There are a lot of good takeaways from the primary season that was, but in raw political terms, there’s really only one lesson that matters as we contemplate where we are as a country at this moment: Donald Trump still has a vice grip on the Republican Party.
In contested primary after contested primary, the Trumpiest candidate – and usually the one who the former President explicitly endorsed – won. And in many of those races, the Trump-ified candidate defeated an opponent who had backing from the more establishment wing of the party.
Tuesday’s results in New Hampshire are a good microcosm of this trend.

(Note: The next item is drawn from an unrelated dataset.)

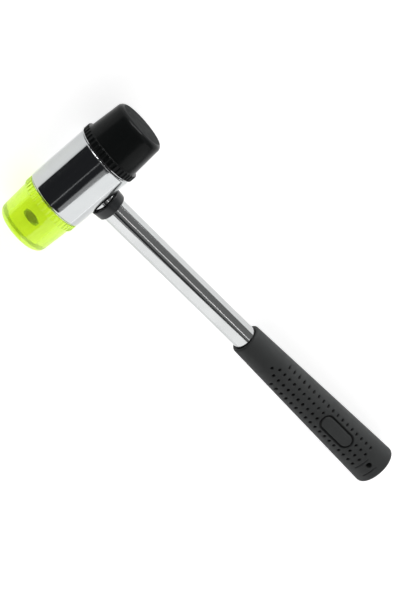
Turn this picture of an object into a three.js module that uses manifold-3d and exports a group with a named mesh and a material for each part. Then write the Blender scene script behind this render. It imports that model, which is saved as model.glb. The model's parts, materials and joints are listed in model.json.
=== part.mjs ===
// Two-faced soft mallet: a plated steel head sleeve on a steel tube handle, with a black rubber
// face and a translucent plastic face that each screw into the head on a moulded-in hex bolt.
// Millimetres. In the assembly's own axes the head lies along Y, the handle runs along +X to the
// grip, and the two cross at the origin. The whole assembly is then laid down on the plane Z = 0.
import * as THREE from 'three';
import { mergeVertices } from 'three/addons/utils/BufferGeometryUtils.js';
import Module from 'manifold-3d';

const wasm = await Module();
wasm.setup();

// ---- driving dimensions ----
const fitGap = 0.3; // clearance kept between pieces that seat on each other

const sleeveRadius = 20;
const sleeveWall = 3;
const sleeveBlackEnd = 20.1; // from the handle axis to the sleeve end with the black face
const sleeveLimeEnd = 21.4; // from the handle axis to the sleeve end with the lime face
const sleeveNeckStep = 0.8; // how far each end steps in behind its bright bevel
const sleeveNeckLength = 0.5;
const sleeveBevelLength = 0.8;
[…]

Don Bolduc, a retired Army brigadier general, won the Senate primary over a field of candidates that included state Senate President Chuck Morse. Bolduc did not receive Trump’s endorsement, but he is an outspoken supporter of the former President’s election denialism and even floated the possibility of disbanding the FBI in the wake of the Mar-a-Lago search last month. Morse was considered a more pragmatic candidate who had the endorsement of New Hampshire Republican Gov. Chris Sununu. (Sununu had also said that Bolduc was “not a serious candidate.”)
In GOP Senate primaries in Ohio, Pennsylvania, Arizona and North Carolina, a similar scenario played out. Candidates clambered – at times desperately – for Trump’s approval and voting coalition, often by adopting his false claims about the 2020 election. In each of those cases, Trump’s chosen candidate won the nomination.

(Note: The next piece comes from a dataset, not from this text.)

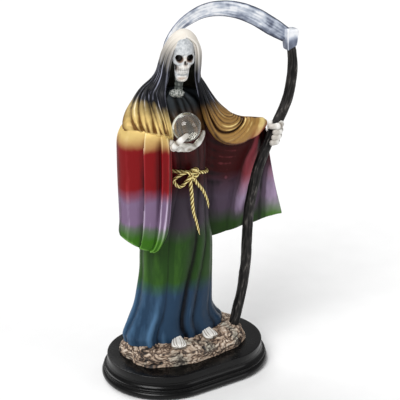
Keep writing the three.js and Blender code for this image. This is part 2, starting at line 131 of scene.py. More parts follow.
def srgb(red, green, blue):
    """A colour given as screen values from 0 to 255, made linear."""
    share = np.array([red, green, blue]) / 255
    linear = np.where(share <= 0.04045, share / 12.92, ((share + 0.055) / 1.055) ** 2.4)
    return (*linear.tolist(), 1.0)


def ramp(node, factor, stops):
    """Colours between (position, colour) stops: three screen values, or a plain number for that grey."""
    made = node("ValToRGB", {"Fac": factor})
    elements = made.color_ramp.elements
    while len(elements) < len(stops):
        elements.new(0.5)
    for element, (position, colour) in zip(elements, stops):
        element.position = position
        element.color = srgb(*colour) if isinstance(colour, tuple) else (colour, colour, colour, 1)
    return made.outputs["Color"]


def mixed(node, factor, first, second, blend="MIX"):
    """One colour laid over another by a factor."""
    made = node("Mix", data_type="RGBA", blend_type=blend)
    tree = made.id_data
    for socket, value in zip((made.inputs[0], made.inputs[6], made.inputs[7]), (factor, first, second)):
        if isinstance(value, bpy.types.NodeSocket):
            tree.links.new(value, socket)
        else:
            socket.default_value = value
    return made.outputs[2]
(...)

(Sidebar: CNN’s Daniel Dale found that more than half of the 35 Republican Senate nominees this year have expressed at least some skepticism about the 2020 election results.)
Governor’s races weren’t much different. In Arizona, Kari Lake, a high-profile election denier, rode a Trump endorsement – and an adoption of Trumpism writ large – to the GOP nomination. Ditto Doug Mastriano, who rose to prominence for his unswerving belief that the 2020 election was stolen from Trump, in Pennsylvania. In Wisconsin, Tim Michels won the Republican primary with Trump’s backing, as did Tudor Dixon in Michigan. (Georgia was a notable exception here, with Gov. Brian Kemp fending off a Trump-backed primary challenger.)
Which is a remarkable thing. Why? Because Trump is a former president of the United States, someone who lost his bid for a second term. And not just that, but someone who was in office when Republicans lost their House and Senate majorities.
The story of Trump’s political life is marked by more defeats than victories. And yet, there is a credible case to be made that he is at least as powerful today – in terms of his influence over the GOP – as he was when he was in the White House.
What does that mean going forward? That Trump would start a 2024 Republican presidential nomination fight as a very clear favorite – even as it remains a very open question as to whether he can appeal to voters outside of the GOP base.
The Point: The Republican Party is Donald Trump’s party. Any doubt of that fact was erased by the 2022 primary season.